Stated problem:
Locate the line that contains "fill_sheet()" and the line that contains "SCENE = bpy.context.scene". Copy both of them exactly, together with every line between them, and no others.

Data lines:
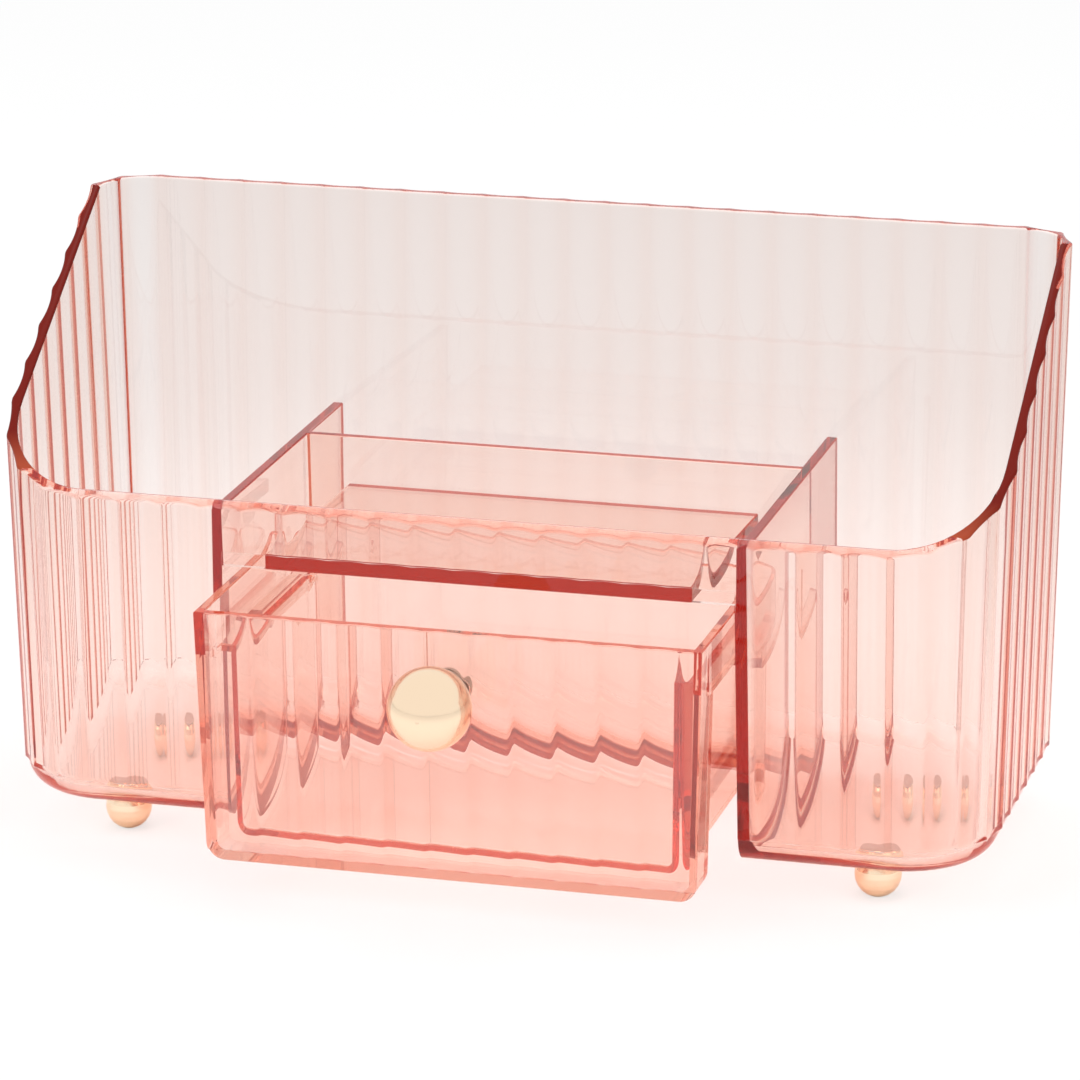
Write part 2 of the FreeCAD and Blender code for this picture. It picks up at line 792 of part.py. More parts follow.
def make_drawer():
    front = new_body("drawer_front")
    pad_back(
        front,
        "front_panel",
        drawer_levels(
            "drawer_half_width",
            "drawer_low_half_width",
            "drawer_low",
            "drawer_top",
            "drawer_front_radius",
        ),
        "drawer_stock_front",
        "drawer_front_back",
    )
    band = doc.addObject("Part::Box", "drawer_band")
    band.setExpression("Length", "2 * Sizes.opening_half_width")
    band.setExpression("Width", "Sizes.drawer_band_front + Sizes.overcut")
    band.setExpression("Height", "Sizes.drawer_front_band + Sizes.overcut")
    bind(band, "Placement.Base.x", "-opening_half_width")
    bind(band, "Placement.Base.y", "below_base")
    band.setExpression("Placement.Base.z", "Sizes.drawer_low - Sizes.overcut")
    block = cut("fluted_front", front, [band, shaped("drawer_cutter", drawer_cutter())])

    tray = new_body("drawer_tray")
    pad_back(
        tray,
        "tray_part",
        drawer_levels(
            "tray_half_width",
            "tray_low_half_width",
            "tray_bottom",
            "drawer_top",
            "drawer_tray_radius",
        ),
        "tray_front",
        "drawer_end",
    )
    end = size("drawer_end")
    top = size("drawer_top")
    round_edges(
        tray,
        "tray_end",
        "drawer_tray_radius",
        lambda edge: lies_at(edge, "Y", end) and not lies_at(edge, "Z", top),
    )

    shoulders = new_body("drawer_shoulders")
    pad_back(
        shoulders,
        "shoulder_part",
        (
            ("-drawer_half_width", "drawer_top"),
            ("-drawer_half_width", "drawer_shoulder"),
            ("drawer_half_width", "drawer_shoulder"),
            ("drawer_half_width", "drawer_top"),
        ),
        "tray_front",
        "drawer_end",
    )
    side = size("drawer_half_width")
    round_edges(
        shoulders,
        "shoulder_corners",
        "drawer_tray_radius",
        lambda edge: lies_at(edge, "Y", end) and lies_at_either(edge, "X", side),
    )

    front_hollow = new_body("front_hollow")
    pad_back(
        front_hollow,
        "front_hollow_part",
        drawer_levels(
            "hollow_half_width",
            "hollow_front_low_half_width",
            "hollow_front_low",
            "hollow_top",
            "hollow_front_radius",
        ),
        "hollow_front",
        "hollow_front_back",
    )
    inner_front = size("hollow_front")
    lean_faces(
        front_hollow,
        "front_hollow_lean",
        "wall_lean",
        lambda face: lies_at(face, "Y", inner_front),
    )

    tray_hollow = new_body("tray_hollow")
    pad_back(
        tray_hollow,
        "tray_hollow_part",
        drawer_levels(
            "hollow_tray_half_width",
            "hollow_tray_low_half_width",
            "hollow_tray_bottom",
            "hollow_top",
            "hollow_tray_radius",
        ),
        "tray_front",
        "hollow_end",
    )
    hollow_end = size("hollow_end")
    hollow_top = size("hollow_top")
    round_edges(
        tray_hollow,
        "tray_hollow_end",
        "hollow_tray_radius",
        lambda edge: lies_at(edge, "Y", hollow_end) and not lies_at(edge, "Z", hollow_top),
    )

    shoulder_hollow = new_body("shoulder_hollow")
    pad_back(
        shoulder_hollow,
        "shoulder_hollow_part",
        (
            ("-hollow_half_width", "hollow_top"),
            ("-hollow_half_width", "hollow_shoulder"),
            ("hollow_half_width", "hollow_shoulder"),
            ("hollow_half_width", "hollow_top"),
        ),
        "tray_front",
        "hollow_end",
    )
    hollow_side = size("hollow_half_width")
    round_edges(
        shoulder_hollow,
        "shoulder_hollow_corners",
        "hollow_tray_radius",
        lambda edge: lies_at(edge, "Y", hollow_end) and lies_at_either(edge, "X", hollow_side),
    )

    outside = doc.addObject("Part::MultiFuse", "drawer_outside")
    outside.Shapes = [block, tray, shoulders]
    open_top = cut("open_drawer", outside, [front_hollow, tray_hollow, shoulder_hollow])
    boss = cylinder_along_depth(
        "knob_boss", "boss_diameter", "drawer_setback", "boss_back", "knob_height"
    )
    with_boss = doc.addObject("Part::Fuse", "drawer_with_boss")
    with_boss.Base = open_top
    with_boss.Tool = boss
    hole = cylinder_along_depth(
        "screw_hole", "hole_diameter", "below_base", "drawer_front_back", "knob_height"
    )
    return cut("drawer", with_boss, [hole])


# ---------------------------------------------------------------- knob, screw and feet
def make_knob():
    """Ball with a neck that meets the drawer's boss, and a blind hole for the screw."""
    ball = doc.addObject("Part::Sphere", "knob_ball")
    bind(ball, "Radius", "knob_radius")
    ball.Placement.Rotation = BACKWARD
    bind(ball, "Placement.Base.y", "knob_centre")
    bind(ball, "Placement.Base.z", "knob_height")
    neck = cylinder_along_depth(
        "knob_neck", "neck_diameter", "knob_centre", "drawer_setback", "knob_height"
    )
    solid = doc.addObject("Part::Fuse", "knob_solid")
    solid.Base = ball
    solid.Tool = neck
    hole = cylinder_along_depth(
        "knob_hole", "hole_diameter", "knob_hole_end", "drawer_setback", "knob_height"
    )
    return cut("knob", solid, [hole])


def make_screw():
    """Screw from inside the drawer, its head flat on the back of the boss."""
    shank = cylinder_along_depth(
        "screw_shank", "screw_diameter", "screw_end", "boss_back", "knob_height"
    )
    head = cylinder_along_depth(
        "screw_head", "screw_head_diameter", "boss_back", "screw_head_back", "knob_height"
    )
    screw = doc.addObject("Part::Fuse", "knob_screw")
    screw.Base = shank
    screw.Tool = head
    return screw


def make_foot(name):
    """Turned ball with a flat where it meets its pad and one where it stands."""
    corners = [("ground", "ground")]
    for i in range(FOOT_CHORDS + 1):
        corners.append(("foot_radius_%d" % i, "foot_level_%d" % i))
    corners.append(("ground", "foot_top"))
    foot = new_body(name)
    section = outline_sketch(foot, name + "_section", "XZ_Plane", corners)
    turned = foot.newObject("PartDesign::Revolution", name + "_ball")
    turned.Profile = section
    turned.ReferenceAxis = (section, ["V_Axis"])
    return foot


def make_pad(name):
    """Disc of adhesive between a foot and the casing."""
    pad = doc.addObject("Part::Cylinder", name)
    pad.setExpression("Radius", "Sizes.foot_pad_diameter / 2")
    bind(pad, "Height", "foot_pad_thickness")
    return pad


# ---------------------------------------------------------------- the whole holder

def place(item, label, across, along, up):
    """Label a finished piece and bind its placement to named sizes, or leave it at zero."""
    item.Label = label
    for letter, name in (("x", across), ("y", along), ("z", up)):
        if name:
            bind(item, "Placement.Base." + letter, name)


def build():
    pieces = []

    casing = make_casing()
    place(casing, "casing", None, "frame_shift", "base_height")
    pieces.append(casing)

    for make, label in ((make_drawer, "drawer"), (make_knob, "knob"), (make_screw, "knob_screw")):
        piece = make()
        place(piece, label, None, "drawer_shift", "base_height")
        pieces.append(piece)

    for row, along in (("front", "foot_front_y"), ("rear", "foot_rear_y")):
        for hand, across in (("left", "foot_left"), ("right", "foot_right")):
            foot = make_foot("foot_%s_%s" % (row, hand))
            place(foot, "foot_%s_%s" % (row, hand), across, along, None)
            pad = make_pad("pad_%s_%s" % (row, hand))
            place(pad, "foot_pad_%s_%s" % (row, hand), across, along, "foot_top")
            pieces += [foot, pad]
    return pieces


def check(pieces):
    """Stop if any object failed or any piece isn't one valid solid."""
    for item in doc.Objects:
        if "Invalid" in item.State or "Error" in item.State:
            raise RuntimeError("%s failed: %s" % (item.Label, item.State))
    for piece in pieces:
        shape = piece.Shape
        if shape.isNull() or not shape.isValid() or len(shape.Solids) != 1:
            raise RuntimeError("%s is not one valid solid" % piece.Label)


fill_sheet()
pieces = build()
doc.recompute()
check(pieces)
os.makedirs("parts", exist_ok=True)
for piece in pieces:
    piece.Shape.exportStep("parts/%s.step" % piece.Label)
    box = piece.Shape.BoundBox
    print(
        "%-22s volume %9.1f  x %7.2f %7.2f  y %7.2f %7.2f  z %7.2f %7.2f"
        % (
            piece.Label,
            piece.Shape.Volume,
            box.XMin,
            box.XMax,
            box.YMin,
            box.YMax,
            box.ZMin,
            box.ZMax,
        )
    )
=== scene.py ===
import math

import bmesh
import bpy
import numpy as np
from mathutils import Matrix, Vector


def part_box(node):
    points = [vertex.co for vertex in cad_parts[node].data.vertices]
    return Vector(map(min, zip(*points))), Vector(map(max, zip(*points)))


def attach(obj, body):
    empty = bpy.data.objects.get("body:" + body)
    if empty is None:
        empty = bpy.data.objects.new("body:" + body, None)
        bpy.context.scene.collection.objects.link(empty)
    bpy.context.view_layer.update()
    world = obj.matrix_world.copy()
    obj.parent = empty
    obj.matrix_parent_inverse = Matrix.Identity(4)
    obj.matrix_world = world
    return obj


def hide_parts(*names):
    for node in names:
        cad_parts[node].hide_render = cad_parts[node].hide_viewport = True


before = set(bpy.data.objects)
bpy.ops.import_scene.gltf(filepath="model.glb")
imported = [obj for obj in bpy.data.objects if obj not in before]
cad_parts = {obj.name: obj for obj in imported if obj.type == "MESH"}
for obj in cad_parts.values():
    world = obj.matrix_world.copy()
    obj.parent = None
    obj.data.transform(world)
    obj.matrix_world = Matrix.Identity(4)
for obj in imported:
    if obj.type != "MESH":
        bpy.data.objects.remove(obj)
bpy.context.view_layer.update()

MM = 0.001
SCENE = bpy.context.scene

# The casing's fluted walls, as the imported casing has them. In plan, x is 0 in the middle and
# y is 0 at the casing's front. A level is a height above its underside.
HALF_WIDTH = 115.0 * MM          # to the ridges of the flutes, at the level BACK_TOP
DEPTH = 95.0 * MM
BACK_TOP = 123.4 * MM            # level of the top at the back
FRONT_CORNER = 24.5 * MM         # radii in plan
BACK_CORNER = 13.0 * MM
LEAN = 0.0215                    # how far the walls go outward for each metre upward
FLUTE_PITCH = 9.6 * MM           # about: each stretch has a whole number of flutes
FLUTE_DEPTH = 0.75 * MM
CORNER_DEPTH = 0.4 * MM          # of the flutes round the corners
RIDGE_DROP = 0.05 * MM           # how far the corners' ridges lie inside their radius
CORNERS = (                      # centre and radius of each corner of the casing
    (np.array((HALF_WIDTH - FRONT_CORNER, FRONT_CORNER)), FRONT_CORNER),
    (np.array((HALF_WIDTH - BACK_CORNER, DEPTH - BACK_CORNER)), BACK_CORNER),
    (np.array((BACK_CORNER - HALF_WIDTH, DEPTH - BACK_CORNER)), BACK_CORNER),
    (np.array((FRONT_CORNER - HALF_WIDTH, FRONT_CORNER)), FRONT_CORNER),
)

# The casing's base band.
BAND_TOP = 6.1 * MM              # level of its top, and radius of its round foot
BAND_FOOT = 0.03 * MM            # below this level its foot goes no further inward
BAND_INSET = 1.06 * MM           # how far it lies inside the line of the ridges
LEDGE = 6.15 * MM                # level above which the band's skin leaves the casing alone
FOOT_STEPS = 8                   # levels of the round foot
FOOT_START = 0.1                 # angle of the lowest, in radians from straight down

# The drawer's front, with flutes as wide as those of the casing's front.
FRONT_FLUTES = 19
FRONT_PITCH = 2 * (HALF_WIDTH - FRONT_CORNER) / FRONT_FLUTES
DRAWER_FLUTES = 15
DRAWER_SETBACK = 0.3 * MM        # of its ridges behind the casing's front, when it is shut
DRAWER_TOP = 56.4 * MM           # level at which they have that setback

# From places in plan and levels to the frame.
CASING_FRONT = -26.45 * MM
UNDERSIDE = 9.0 * MM
DRAWER_OUT = 22.4 * MM           # how far the drawer stands out at rest
CASING_MOVE = Vector((0, CASING_FRONT, UNDERSIDE))
DRAWER_MOVE = Vector((0, CASING_FRONT - DRAWER_OUT, UNDERSIDE))

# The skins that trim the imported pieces.
SKIN_DEPTH = 0.06 * MM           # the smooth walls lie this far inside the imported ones
FLUTE_STEPS = 20                 # points along a flute
RIDGE_STEPS = 1                  # steps on each side over which a ridge is rounded
BELOW_ALL = -5 * MM
ABOVE_ALL = 130 * MM
MIDDLE = np.array((0, DEPTH / 2))
WIDE = 1.2                       # how many times as large a skin is where it trims nothing

# The upper edges. Those of tops that slope or lie high, such as the casing's rim, are rounder.
MERGE_DISTANCE = 0.001 * MM
FLAT_ANGLE = math.radians(0.5)   # faces that meet at less than this are joined
EDGE_ANGLE = math.radians(42)    # an edge that turns more than this is sharp
UPWARD = 0.8                     # a face whose normal rises more than this is a top
SLOPING = 0.95                   # a top whose normal rises less than this slopes
RIM_LEVEL = 125.0 * MM           # height in the frame above which all tops are rim
RIM_ROUNDING = 0.6 * MM
SMALL_ROUNDING = 0.35 * MM
ROUND_SEGMENTS = 3
SHORT_EDGE = 0.35 * MM           # shorter edges of the rim are merged before it is rounded

# The glue between each foot and the underside.
GLUE_RADIUS = 4.4 * MM
GLUE_GAP = 0.04 * MM             # above and below a drop
GLUE_POWER = 0.4                 # the smaller, the blunter its side
GLUE_WAVES = ((3, 1, 0.05), (5, 2, 0.04))    # count round the drop, start, share of radius
GLUE_RINGS = 12
GLUE_POINTS = 48                 # in a ring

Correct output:
fill_sheet()
pieces = build()
doc.recompute()
check(pieces)
os.makedirs("parts", exist_ok=True)
for piece in pieces:
    piece.Shape.exportStep("parts/%s.step" % piece.Label)
    box = piece.Shape.BoundBox
    print(
        "%-22s volume %9.1f  x %7.2f %7.2f  y %7.2f %7.2f  z %7.2f %7.2f"
        % (
            piece.Label,
            piece.Shape.Volume,
            box.XMin,
            box.XMax,
            box.YMin,
            box.YMax,
            box.ZMin,
            box.ZMax,
        )
    )
=== scene.py ===
import math

import bmesh
import bpy
import numpy as np
from mathutils import Matrix, Vector


def part_box(node):
    points = [vertex.co for vertex in cad_parts[node].data.vertices]
    return Vector(map(min, zip(*points))), Vector(map(max, zip(*points)))


def attach(obj, body):
    empty = bpy.data.objects.get("body:" + body)
    if empty is None:
        empty = bpy.data.objects.new("body:" + body, None)
        bpy.context.scene.collection.objects.link(empty)
    bpy.context.view_layer.update()
    world = obj.matrix_world.copy()
    obj.parent = empty
    obj.matrix_parent_inverse = Matrix.Identity(4)
    obj.matrix_world = world
    return obj


def hide_parts(*names):
    for node in names:
        cad_parts[node].hide_render = cad_parts[node].hide_viewport = True


before = set(bpy.data.objects)
bpy.ops.import_scene.gltf(filepath="model.glb")
imported = [obj for obj in bpy.data.objects if obj not in before]
cad_parts = {obj.name: obj for obj in imported if obj.type == "MESH"}
for obj in cad_parts.values():
    world = obj.matrix_world.copy()
    obj.parent = None
    obj.data.transform(world)
    obj.matrix_world = Matrix.Identity(4)
for obj in imported:
    if obj.type != "MESH":
        bpy.data.objects.remove(obj)
bpy.context.view_layer.update()

MM = 0.001
SCENE = bpy.context.scene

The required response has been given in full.